The actors are more than impressive. Daniel Radcliffe, Emma Watson, and Rupert Grint by now know these roles and could play them in their sleep, but luckily they don't. These are strong, committed performances by consummate professionals, not young-adult actors anymore, and the scenes of teenage hormones are beautifully played-out by all involved (also of note are equally strong takes from Bonnie Wright as Ginny and newcomer Jessie Cave as groupie Lavender Brown). Other actors of the generation include Tom Felton, as evil and conniving as ever as Draco Malfoy, with a new mission from the Dark Lord himself, and Evanna Lynch, as quirky and wise as ever in the now-historic role of Luna Lovegood (one of my personal favorite characters in the series).
But as good as the "kids" are, the adults are even better. Deserving of an Oscar nomination (and possible win) is Michael Gambon as Dumbledore. It's amazing to think that at one time I was unsure of his transition into the character, especially after the regal Richard Harris played the headmaster in the first two films. Now, though, I can't imagine anyone else playing this role better than Gambon, whose Dumbledore is a man willing to take whatever comes his way. As the wisest and most powerful wizard, it's something to behold when he becomes vulnerable in the last act; Gambon is shattering and unforgettable, a force of nature in what reminds me of Billy Crudup's devastating turn as Dr. Manhattan in "Watchmen." Alan Rickman is superbly icy in another of the year's great turns thus far. His Snape hasn't had much to do since the first film, only playing Snape in extended cameos. Snape doesn't even try to cover up his true colors by the end, and Rickman gives the character an extra layer that is unforeseen and a bit of foreshadowing for the final film in the series. And the great Jim Broadbent (one of my favorite actors ever since "The Borrowers" twelve years ago) is, well, great as Horace Slughorn, quirky and only a little conceited but with a smidge of something else when he talks about students he loved.
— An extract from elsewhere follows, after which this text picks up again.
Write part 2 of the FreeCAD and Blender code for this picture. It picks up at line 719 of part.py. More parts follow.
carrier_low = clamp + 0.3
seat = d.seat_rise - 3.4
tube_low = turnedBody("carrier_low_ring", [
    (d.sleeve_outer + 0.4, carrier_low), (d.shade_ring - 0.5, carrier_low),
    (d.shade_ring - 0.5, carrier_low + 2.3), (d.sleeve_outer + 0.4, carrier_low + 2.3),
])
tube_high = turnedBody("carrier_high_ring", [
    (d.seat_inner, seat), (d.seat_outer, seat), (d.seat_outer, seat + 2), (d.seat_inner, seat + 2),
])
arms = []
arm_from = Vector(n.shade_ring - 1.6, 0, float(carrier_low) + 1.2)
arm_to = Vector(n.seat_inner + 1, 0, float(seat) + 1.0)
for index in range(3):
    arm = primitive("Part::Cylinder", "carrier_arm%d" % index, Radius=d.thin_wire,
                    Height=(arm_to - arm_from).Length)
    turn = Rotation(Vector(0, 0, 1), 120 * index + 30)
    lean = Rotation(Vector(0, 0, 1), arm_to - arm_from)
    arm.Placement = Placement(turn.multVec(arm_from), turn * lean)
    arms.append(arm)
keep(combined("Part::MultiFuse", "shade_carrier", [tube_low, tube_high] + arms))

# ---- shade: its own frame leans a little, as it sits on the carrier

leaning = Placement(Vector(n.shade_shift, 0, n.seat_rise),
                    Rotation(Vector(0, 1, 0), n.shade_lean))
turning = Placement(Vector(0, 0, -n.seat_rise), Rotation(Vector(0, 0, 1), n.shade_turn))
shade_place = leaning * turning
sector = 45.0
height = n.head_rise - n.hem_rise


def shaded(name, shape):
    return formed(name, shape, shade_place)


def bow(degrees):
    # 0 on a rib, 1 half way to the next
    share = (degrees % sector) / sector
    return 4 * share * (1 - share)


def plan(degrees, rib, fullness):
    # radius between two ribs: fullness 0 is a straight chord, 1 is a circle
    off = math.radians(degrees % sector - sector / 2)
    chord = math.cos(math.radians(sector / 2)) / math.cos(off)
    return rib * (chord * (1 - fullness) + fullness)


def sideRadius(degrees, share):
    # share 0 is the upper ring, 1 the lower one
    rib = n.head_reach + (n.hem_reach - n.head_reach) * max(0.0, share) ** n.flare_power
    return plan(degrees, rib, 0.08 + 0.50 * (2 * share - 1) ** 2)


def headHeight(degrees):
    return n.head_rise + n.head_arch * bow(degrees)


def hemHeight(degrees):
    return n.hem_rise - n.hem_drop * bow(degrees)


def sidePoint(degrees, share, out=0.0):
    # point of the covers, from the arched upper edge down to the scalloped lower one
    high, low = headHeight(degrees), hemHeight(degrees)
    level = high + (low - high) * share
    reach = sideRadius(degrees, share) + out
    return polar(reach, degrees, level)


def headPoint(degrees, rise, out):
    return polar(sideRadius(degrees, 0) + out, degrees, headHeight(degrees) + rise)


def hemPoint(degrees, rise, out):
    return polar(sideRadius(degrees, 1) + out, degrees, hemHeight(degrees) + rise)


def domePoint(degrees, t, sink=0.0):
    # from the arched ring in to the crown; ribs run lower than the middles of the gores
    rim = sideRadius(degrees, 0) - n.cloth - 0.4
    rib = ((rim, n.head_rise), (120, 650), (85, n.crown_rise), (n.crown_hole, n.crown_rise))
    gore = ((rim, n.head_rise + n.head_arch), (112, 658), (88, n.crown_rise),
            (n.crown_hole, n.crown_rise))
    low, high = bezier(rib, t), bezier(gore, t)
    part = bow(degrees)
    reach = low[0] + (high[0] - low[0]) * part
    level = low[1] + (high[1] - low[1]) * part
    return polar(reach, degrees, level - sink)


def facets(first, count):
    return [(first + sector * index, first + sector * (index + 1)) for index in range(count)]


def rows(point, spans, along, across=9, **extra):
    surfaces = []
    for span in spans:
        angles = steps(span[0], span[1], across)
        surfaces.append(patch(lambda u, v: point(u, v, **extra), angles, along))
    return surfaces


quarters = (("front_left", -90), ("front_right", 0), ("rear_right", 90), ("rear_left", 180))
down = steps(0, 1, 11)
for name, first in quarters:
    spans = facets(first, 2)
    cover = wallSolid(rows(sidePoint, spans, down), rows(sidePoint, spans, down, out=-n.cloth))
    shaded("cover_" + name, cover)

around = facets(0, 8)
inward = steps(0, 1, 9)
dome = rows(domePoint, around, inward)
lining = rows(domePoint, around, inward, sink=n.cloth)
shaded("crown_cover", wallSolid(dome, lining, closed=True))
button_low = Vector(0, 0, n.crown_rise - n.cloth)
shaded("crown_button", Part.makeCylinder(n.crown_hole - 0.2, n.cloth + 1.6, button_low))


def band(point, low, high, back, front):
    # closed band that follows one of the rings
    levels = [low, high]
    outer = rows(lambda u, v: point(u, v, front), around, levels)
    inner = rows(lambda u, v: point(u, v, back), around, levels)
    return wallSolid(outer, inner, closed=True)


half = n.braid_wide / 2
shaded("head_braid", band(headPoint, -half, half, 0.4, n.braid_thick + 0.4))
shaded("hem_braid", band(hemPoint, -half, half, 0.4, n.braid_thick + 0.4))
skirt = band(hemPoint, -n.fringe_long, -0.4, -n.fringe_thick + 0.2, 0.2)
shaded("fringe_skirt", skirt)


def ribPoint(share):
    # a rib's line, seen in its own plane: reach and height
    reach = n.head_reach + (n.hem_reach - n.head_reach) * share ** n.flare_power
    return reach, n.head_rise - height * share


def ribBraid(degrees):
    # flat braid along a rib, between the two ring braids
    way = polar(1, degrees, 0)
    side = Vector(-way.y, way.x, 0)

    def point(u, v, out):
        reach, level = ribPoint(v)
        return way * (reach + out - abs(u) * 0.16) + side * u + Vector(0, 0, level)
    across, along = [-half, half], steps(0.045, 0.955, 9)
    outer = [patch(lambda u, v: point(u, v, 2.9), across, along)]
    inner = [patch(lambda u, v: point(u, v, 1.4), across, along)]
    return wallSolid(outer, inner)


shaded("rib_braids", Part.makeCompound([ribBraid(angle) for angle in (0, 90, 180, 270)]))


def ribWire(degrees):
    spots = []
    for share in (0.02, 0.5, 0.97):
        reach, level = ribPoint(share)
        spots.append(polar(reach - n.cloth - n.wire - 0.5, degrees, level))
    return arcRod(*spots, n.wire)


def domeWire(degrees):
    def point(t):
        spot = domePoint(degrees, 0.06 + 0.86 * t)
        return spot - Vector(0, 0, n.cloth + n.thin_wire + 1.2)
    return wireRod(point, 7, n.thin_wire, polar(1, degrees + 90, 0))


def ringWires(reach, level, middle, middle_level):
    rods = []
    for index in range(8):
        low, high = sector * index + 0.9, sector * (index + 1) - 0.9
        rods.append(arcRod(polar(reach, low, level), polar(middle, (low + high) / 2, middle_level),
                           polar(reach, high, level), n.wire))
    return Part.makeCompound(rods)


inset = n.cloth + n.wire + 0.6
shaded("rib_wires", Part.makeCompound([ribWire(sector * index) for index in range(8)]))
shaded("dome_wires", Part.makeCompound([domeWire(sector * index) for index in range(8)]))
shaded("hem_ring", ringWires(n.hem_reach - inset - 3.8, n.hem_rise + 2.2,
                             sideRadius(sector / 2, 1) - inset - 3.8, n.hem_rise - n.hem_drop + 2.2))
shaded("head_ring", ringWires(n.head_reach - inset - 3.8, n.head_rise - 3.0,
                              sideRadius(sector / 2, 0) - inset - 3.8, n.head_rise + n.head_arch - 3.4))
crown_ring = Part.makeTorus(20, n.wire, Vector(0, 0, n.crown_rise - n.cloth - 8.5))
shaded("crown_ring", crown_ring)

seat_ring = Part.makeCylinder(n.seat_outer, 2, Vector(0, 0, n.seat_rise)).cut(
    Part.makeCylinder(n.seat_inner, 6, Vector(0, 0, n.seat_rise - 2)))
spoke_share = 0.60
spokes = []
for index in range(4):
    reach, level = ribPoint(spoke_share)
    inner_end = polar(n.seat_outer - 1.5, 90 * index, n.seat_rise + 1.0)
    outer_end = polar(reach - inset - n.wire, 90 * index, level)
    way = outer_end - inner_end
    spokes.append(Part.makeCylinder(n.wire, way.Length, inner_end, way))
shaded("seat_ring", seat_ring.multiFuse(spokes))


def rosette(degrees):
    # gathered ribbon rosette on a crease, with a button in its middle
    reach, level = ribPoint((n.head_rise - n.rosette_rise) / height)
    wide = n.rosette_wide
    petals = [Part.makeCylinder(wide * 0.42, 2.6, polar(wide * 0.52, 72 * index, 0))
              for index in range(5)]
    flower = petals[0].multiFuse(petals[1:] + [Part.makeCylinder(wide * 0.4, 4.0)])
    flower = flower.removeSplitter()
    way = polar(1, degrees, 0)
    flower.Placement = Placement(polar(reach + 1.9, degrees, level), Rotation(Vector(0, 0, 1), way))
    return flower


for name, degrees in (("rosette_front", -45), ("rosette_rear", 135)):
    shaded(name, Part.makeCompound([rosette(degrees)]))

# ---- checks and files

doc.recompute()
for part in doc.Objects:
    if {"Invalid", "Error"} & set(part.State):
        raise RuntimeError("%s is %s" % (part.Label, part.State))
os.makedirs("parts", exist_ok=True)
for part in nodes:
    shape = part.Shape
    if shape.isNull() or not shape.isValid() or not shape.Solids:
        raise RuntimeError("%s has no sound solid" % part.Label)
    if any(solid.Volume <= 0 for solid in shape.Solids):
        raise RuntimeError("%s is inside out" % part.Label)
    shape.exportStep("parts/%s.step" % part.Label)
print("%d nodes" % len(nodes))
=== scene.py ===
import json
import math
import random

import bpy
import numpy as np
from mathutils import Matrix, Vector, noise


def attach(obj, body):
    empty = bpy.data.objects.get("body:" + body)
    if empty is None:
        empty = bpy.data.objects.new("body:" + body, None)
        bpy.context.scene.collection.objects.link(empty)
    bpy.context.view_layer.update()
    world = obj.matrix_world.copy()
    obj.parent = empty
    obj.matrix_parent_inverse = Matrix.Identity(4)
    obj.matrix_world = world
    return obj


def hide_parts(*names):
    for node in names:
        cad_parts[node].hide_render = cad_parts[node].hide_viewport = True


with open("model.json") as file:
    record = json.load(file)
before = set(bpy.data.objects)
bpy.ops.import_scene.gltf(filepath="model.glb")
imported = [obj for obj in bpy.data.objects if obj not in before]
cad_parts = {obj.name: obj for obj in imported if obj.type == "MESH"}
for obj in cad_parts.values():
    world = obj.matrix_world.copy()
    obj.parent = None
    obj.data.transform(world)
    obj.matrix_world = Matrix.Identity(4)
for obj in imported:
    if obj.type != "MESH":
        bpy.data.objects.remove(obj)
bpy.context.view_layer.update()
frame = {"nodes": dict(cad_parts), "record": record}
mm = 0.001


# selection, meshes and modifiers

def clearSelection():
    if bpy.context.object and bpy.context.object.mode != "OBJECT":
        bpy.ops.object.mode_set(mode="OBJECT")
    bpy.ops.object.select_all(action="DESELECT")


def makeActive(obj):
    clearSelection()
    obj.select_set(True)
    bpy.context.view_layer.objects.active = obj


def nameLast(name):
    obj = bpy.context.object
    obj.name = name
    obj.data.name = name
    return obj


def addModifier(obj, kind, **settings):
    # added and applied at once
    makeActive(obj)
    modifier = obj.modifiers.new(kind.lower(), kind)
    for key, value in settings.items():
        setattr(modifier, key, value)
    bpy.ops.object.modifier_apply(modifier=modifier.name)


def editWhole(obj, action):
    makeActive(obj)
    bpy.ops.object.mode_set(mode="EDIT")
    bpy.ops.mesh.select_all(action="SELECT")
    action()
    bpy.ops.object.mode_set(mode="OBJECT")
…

"Harry Potter and the Half-Blood Prince," as corny as it may sound, is ultimately about the power of a friendship among three people that comes around once in a blue moon. It's why the final sequence, implying a dangerous and frightening journey that they may not survive, is so beautiful. Ron and Hermione pledge their complete devotion to Harry's task as their own. The school is lost, the world is darkened by a pall of dread and gloom, but their friendship will last an entire lifetime, no matter what happens. And we all relate to it, because we all have at least one friend who is comparable (I know I do). The razzle-dazzle of special effects, the beauty of the cinematography, the pathos of the actors' performance--none of it would matter if the film didn't have that heart-wrenching element of truth and gravitas. This is one of the year's finest achievements.